Stocks squeezed out a small gain in thin, choppy trading Monday, erasing most of the session's earlier rally as traders were hesitant to fully jump in without any proper market conviction.
The Dow Jones Industrial Average gained 37 points, or 0.34 percent, to finish at 10,854.65, led by AT&T and Hewlett-Packard . The Dow was up more than 200 points during its session high.
Meanwhile, BofA led the gainers on the blue-chip index.
The S&P 500 notched up 0.29 points, or 0.03 percent, to close at 1,123.82. The Nasdaq added 3.54 points, or 0.15 percent, to end at 2,345.38.
The CBOE Volatility Index, widely considered the best gauge of fear in the market, traded near 42.
Among S&P sectors, materials and techs gained, while energy and financials lagged.

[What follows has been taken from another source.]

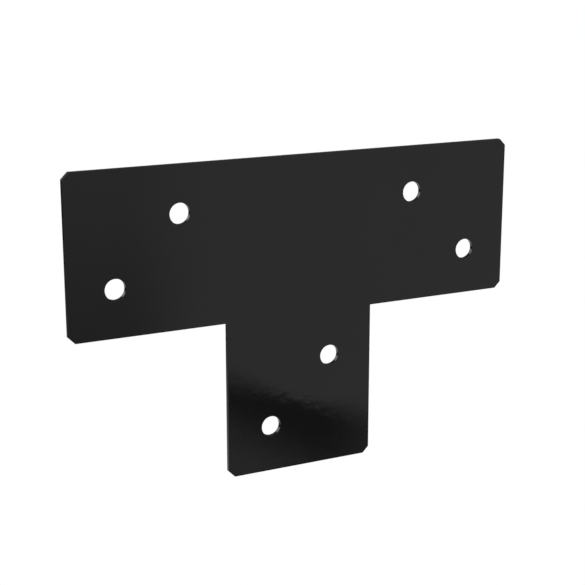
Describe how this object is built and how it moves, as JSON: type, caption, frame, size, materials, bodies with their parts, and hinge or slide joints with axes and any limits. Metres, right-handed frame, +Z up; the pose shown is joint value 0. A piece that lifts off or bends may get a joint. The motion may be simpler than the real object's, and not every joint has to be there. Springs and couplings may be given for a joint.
{
  "type": "tee connector plate",
  "caption": "Flat black T-shaped steel connector plate for joining square timber posts and rails, with cut corners and a diagonal pair of round bolt holes in each arm.",
  "frame": {"origin": "on the back face, where the centre lines of the crossbar and the stem cross", "axes": "+X along the crossbar to the right as seen from the front, +Y out of the back face into the timber, +Z up, with the stem hanging down along -Z"},
  "size_m": [0.255, 0.0025, 0.17],
  "materials": {
    "black_powder_coat": "gloss black powder coat with a fine orange peel over sheet steel"
  },
  "bodies": {
    "root": {"tee_plate": "black_powder_coat"}
  },
  "joints": []
}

Last week, the major averages lost over 4 percentin choppy trading amid worries over a global recession in addition to the ongoing euro zone jitters.
"I don’t think this market has enough strength and volume to hold onto the gains we’ve seen so far," Jonathan Corpina, senior managing director of Meridian Equity Partners told CNBC. "[There's] not a lot of economic data this week—we all agree that the all the market movement’s going to come from headlines outside of the U.S. and everyone’s going to wait until Friday until we hear Mr. Bernanke speak."
At the end of the week, all eyes will be on Federal Reserve chairman Ben Bernanke as he makes his widely-anticipated speech at the Fed's annual Jackson Hole, Wyoming symposium. Investors will watch for any signs of a possible round of asset purchases (also known as quantitative easing) which will likely help bolster the stock market.